**Dataset excerpt:**
........

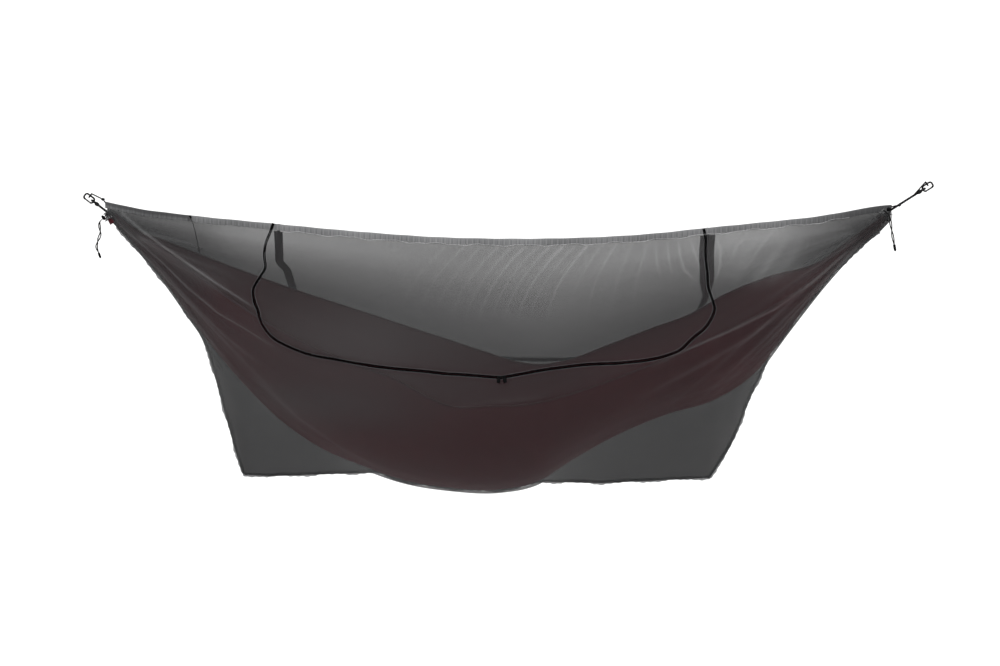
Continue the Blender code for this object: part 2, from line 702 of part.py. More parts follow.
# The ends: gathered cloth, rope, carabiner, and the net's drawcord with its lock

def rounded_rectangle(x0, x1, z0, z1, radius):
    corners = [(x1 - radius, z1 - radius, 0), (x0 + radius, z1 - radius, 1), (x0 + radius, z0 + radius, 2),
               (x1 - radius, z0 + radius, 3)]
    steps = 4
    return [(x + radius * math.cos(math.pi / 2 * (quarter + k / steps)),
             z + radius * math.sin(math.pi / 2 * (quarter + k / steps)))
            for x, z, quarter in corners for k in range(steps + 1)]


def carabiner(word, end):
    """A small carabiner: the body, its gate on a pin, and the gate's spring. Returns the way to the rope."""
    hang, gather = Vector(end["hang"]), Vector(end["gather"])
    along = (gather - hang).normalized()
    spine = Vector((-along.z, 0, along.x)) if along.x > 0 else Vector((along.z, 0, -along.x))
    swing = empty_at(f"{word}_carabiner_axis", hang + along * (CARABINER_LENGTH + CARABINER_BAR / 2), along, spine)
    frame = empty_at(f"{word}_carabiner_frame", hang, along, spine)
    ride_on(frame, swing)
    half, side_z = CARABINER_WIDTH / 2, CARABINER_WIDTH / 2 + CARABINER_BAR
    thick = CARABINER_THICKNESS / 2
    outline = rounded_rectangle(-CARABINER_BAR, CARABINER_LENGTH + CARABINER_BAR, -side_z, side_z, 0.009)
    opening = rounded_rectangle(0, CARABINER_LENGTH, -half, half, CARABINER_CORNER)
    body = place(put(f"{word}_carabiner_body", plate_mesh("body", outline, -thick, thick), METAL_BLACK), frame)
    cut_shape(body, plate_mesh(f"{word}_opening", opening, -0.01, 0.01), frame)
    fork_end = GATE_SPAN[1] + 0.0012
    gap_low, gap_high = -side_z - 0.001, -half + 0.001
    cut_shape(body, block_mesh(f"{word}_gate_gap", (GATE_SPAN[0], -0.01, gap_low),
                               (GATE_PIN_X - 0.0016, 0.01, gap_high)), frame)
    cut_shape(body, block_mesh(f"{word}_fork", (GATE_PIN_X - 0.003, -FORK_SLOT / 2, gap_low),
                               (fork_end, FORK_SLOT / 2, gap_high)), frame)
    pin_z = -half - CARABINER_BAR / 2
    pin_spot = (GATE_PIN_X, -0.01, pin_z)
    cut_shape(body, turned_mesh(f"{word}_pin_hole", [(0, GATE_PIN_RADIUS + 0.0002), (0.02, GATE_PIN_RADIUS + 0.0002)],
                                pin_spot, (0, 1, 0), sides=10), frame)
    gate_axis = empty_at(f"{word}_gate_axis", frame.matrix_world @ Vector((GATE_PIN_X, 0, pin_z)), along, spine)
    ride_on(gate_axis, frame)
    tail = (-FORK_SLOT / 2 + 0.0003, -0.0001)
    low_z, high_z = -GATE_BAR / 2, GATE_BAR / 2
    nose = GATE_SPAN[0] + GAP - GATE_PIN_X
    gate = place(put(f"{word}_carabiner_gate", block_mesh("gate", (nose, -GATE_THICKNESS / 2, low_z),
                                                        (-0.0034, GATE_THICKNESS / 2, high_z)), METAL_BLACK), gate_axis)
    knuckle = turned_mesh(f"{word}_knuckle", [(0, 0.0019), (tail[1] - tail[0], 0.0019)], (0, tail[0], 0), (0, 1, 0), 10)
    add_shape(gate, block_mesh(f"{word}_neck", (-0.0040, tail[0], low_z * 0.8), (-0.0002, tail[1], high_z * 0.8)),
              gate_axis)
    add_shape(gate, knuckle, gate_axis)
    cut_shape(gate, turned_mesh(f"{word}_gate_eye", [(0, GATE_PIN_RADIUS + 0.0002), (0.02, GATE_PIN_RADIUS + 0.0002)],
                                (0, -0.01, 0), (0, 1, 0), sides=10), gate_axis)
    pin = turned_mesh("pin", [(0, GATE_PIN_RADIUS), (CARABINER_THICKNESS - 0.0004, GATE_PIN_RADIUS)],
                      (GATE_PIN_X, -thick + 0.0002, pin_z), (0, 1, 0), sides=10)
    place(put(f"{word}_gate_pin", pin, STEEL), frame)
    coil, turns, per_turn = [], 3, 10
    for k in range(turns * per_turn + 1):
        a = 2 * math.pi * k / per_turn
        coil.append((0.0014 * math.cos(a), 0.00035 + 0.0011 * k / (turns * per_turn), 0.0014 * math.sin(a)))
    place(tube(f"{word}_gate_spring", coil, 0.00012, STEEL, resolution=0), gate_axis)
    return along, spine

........

**Given problem:**
Write the material out again in its entirety, exactly as shown.

**Exercise answer:**
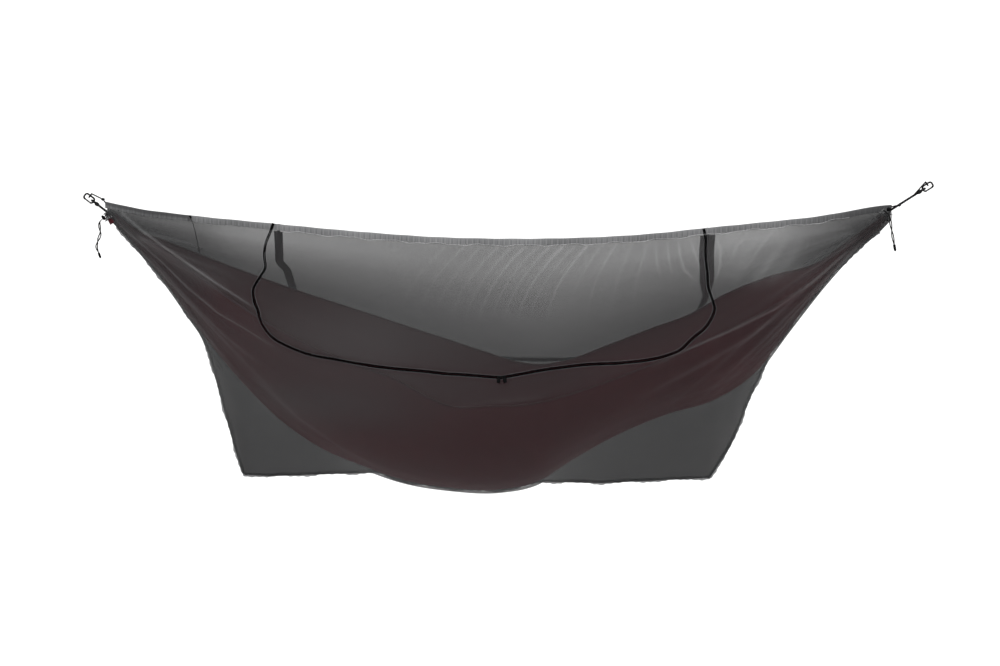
Continue the Blender code for this object: part 2, from line 702 of part.py. More parts follow.
# The ends: gathered cloth, rope, carabiner, and the net's drawcord with its lock

def rounded_rectangle(x0, x1, z0, z1, radius):
    corners = [(x1 - radius, z1 - radius, 0), (x0 + radius, z1 - radius, 1), (x0 + radius, z0 + radius, 2),
               (x1 - radius, z0 + radius, 3)]
    steps = 4
    return [(x + radius * math.cos(math.pi / 2 * (quarter + k / steps)),
             z + radius * math.sin(math.pi / 2 * (quarter + k / steps)))
            for x, z, quarter in corners for k in range(steps + 1)]


def carabiner(word, end):
    """A small carabiner: the body, its gate on a pin, and the gate's spring. Returns the way to the rope."""
    hang, gather = Vector(end["hang"]), Vector(end["gather"])
    along = (gather - hang).normalized()
    spine = Vector((-along.z, 0, along.x)) if along.x > 0 else Vector((along.z, 0, -along.x))
    swing = empty_at(f"{word}_carabiner_axis", hang + along * (CARABINER_LENGTH + CARABINER_BAR / 2), along, spine)
    frame = empty_at(f"{word}_carabiner_frame", hang, along, spine)
    ride_on(frame, swing)
    half, side_z = CARABINER_WIDTH / 2, CARABINER_WIDTH / 2 + CARABINER_BAR
    thick = CARABINER_THICKNESS / 2
    outline = rounded_rectangle(-CARABINER_BAR, CARABINER_LENGTH + CARABINER_BAR, -side_z, side_z, 0.009)
    opening = rounded_rectangle(0, CARABINER_LENGTH, -half, half, CARABINER_CORNER)
    body = place(put(f"{word}_carabiner_body", plate_mesh("body", outline, -thick, thick), METAL_BLACK), frame)
    cut_shape(body, plate_mesh(f"{word}_opening", opening, -0.01, 0.01), frame)
    fork_end = GATE_SPAN[1] + 0.0012
    gap_low, gap_high = -side_z - 0.001, -half + 0.001
    cut_shape(body, block_mesh(f"{word}_gate_gap", (GATE_SPAN[0], -0.01, gap_low),
                               (GATE_PIN_X - 0.0016, 0.01, gap_high)), frame)
    cut_shape(body, block_mesh(f"{word}_fork", (GATE_PIN_X - 0.003, -FORK_SLOT / 2, gap_low),
                               (fork_end, FORK_SLOT / 2, gap_high)), frame)
    pin_z = -half - CARABINER_BAR / 2
    pin_spot = (GATE_PIN_X, -0.01, pin_z)
    cut_shape(body, turned_mesh(f"{word}_pin_hole", [(0, GATE_PIN_RADIUS + 0.0002), (0.02, GATE_PIN_RADIUS + 0.0002)],
                                pin_spot, (0, 1, 0), sides=10), frame)
    gate_axis = empty_at(f"{word}_gate_axis", frame.matrix_world @ Vector((GATE_PIN_X, 0, pin_z)), along, spine)
    ride_on(gate_axis, frame)
    tail = (-FORK_SLOT / 2 + 0.0003, -0.0001)
    low_z, high_z = -GATE_BAR / 2, GATE_BAR / 2
    nose = GATE_SPAN[0] + GAP - GATE_PIN_X
    gate = place(put(f"{word}_carabiner_gate", block_mesh("gate", (nose, -GATE_THICKNESS / 2, low_z),
                                                        (-0.0034, GATE_THICKNESS / 2, high_z)), METAL_BLACK), gate_axis)
    knuckle = turned_mesh(f"{word}_knuckle", [(0, 0.0019), (tail[1] - tail[0], 0.0019)], (0, tail[0], 0), (0, 1, 0), 10)
    add_shape(gate, block_mesh(f"{word}_neck", (-0.0040, tail[0], low_z * 0.8), (-0.0002, tail[1], high_z * 0.8)),
              gate_axis)
    add_shape(gate, knuckle, gate_axis)
    cut_shape(gate, turned_mesh(f"{word}_gate_eye", [(0, GATE_PIN_RADIUS + 0.0002), (0.02, GATE_PIN_RADIUS + 0.0002)],
                                (0, -0.01, 0), (0, 1, 0), sides=10), gate_axis)
    pin = turned_mesh("pin", [(0, GATE_PIN_RADIUS), (CARABINER_THICKNESS - 0.0004, GATE_PIN_RADIUS)],
                      (GATE_PIN_X, -thick + 0.0002, pin_z), (0, 1, 0), sides=10)
    place(put(f"{word}_gate_pin", pin, STEEL), frame)
    coil, turns, per_turn = [], 3, 10
    for k in range(turns * per_turn + 1):
        a = 2 * math.pi * k / per_turn
        coil.append((0.0014 * math.cos(a), 0.00035 + 0.0011 * k / (turns * per_turn), 0.0014 * math.sin(a)))
    place(tube(f"{word}_gate_spring", coil, 0.00012, STEEL, resolution=0), gate_axis)
    return along, spine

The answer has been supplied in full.